I like reading and writing about characters with disabilities, because that broadens the diversity of stories that can happen.  One thing I like, that a lot of people don't, is adaptive equipment that works as well as or better than the original.  This is not actually a new motif; in fact it goes back as far as storytelling.  I think it's an important  motif ... because it gives us the idea that occasionally, a loss can pave the way for a greater gain.

Once upon a time, somebody looked at a foreshortened leg and thought it would help to make a wooden peg to stand on; and it did.  Later, somebody got dissatisfied with that peg, and built a more articulated prosthetic that worked similar to a human leg; and that was an improvement.  Then somebody thought, why try to duplicate what meat does?  Let's try something different, something better.  And that led to contemporary carbon-fiber prosthetics so good that able-bodied athletes whined they would give a handicapped runner an unfair advantage.
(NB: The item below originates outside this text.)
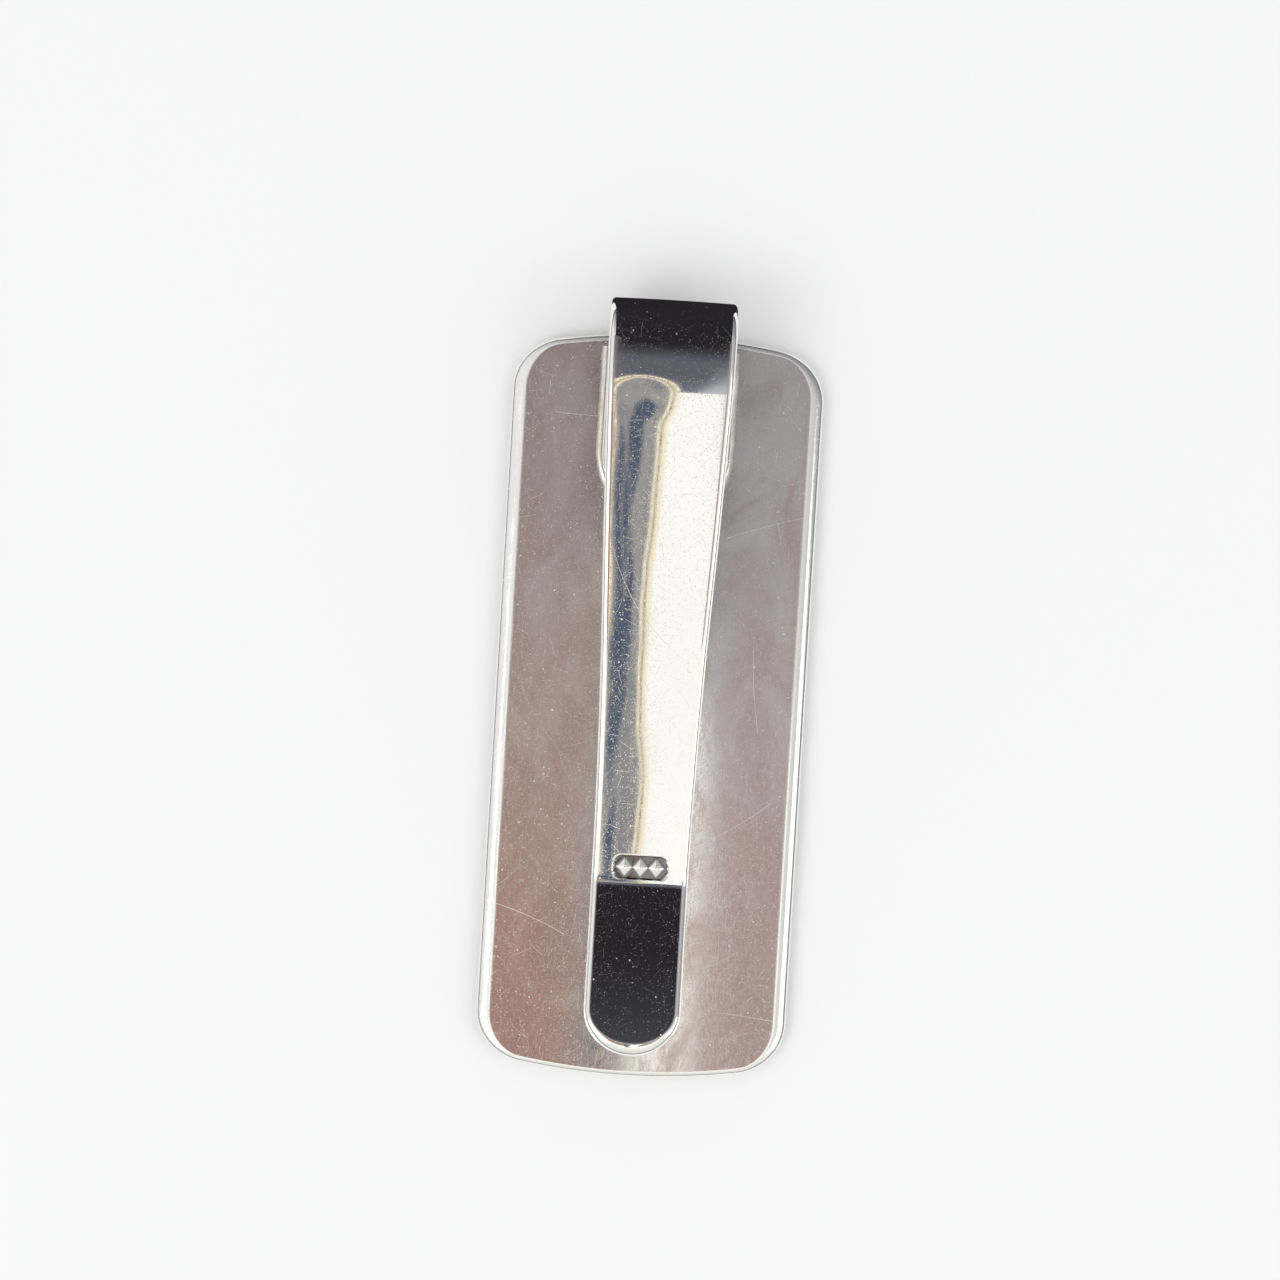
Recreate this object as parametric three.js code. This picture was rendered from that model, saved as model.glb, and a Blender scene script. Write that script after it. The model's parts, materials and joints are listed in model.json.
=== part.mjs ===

Oscar Pistorius just made the men's 400-meter semifinals in the Olympics.  He had to fight for years to earn the right to compete in the regular Olympics, with his prosthetics.  So while he's not the same as a guy with legs, he is capable of competing at the same level and succeeding.  That story matters.  That story deserves to be told.

I think we might not have this if we didn't tell stories about magical or mechanical marvels that let characters overcome handicaps in ways people could only dream about at the time.  Because times change and people invent stuff, but it helps a lot if the public domain is full of ideas for awesome things that inventors could try to make.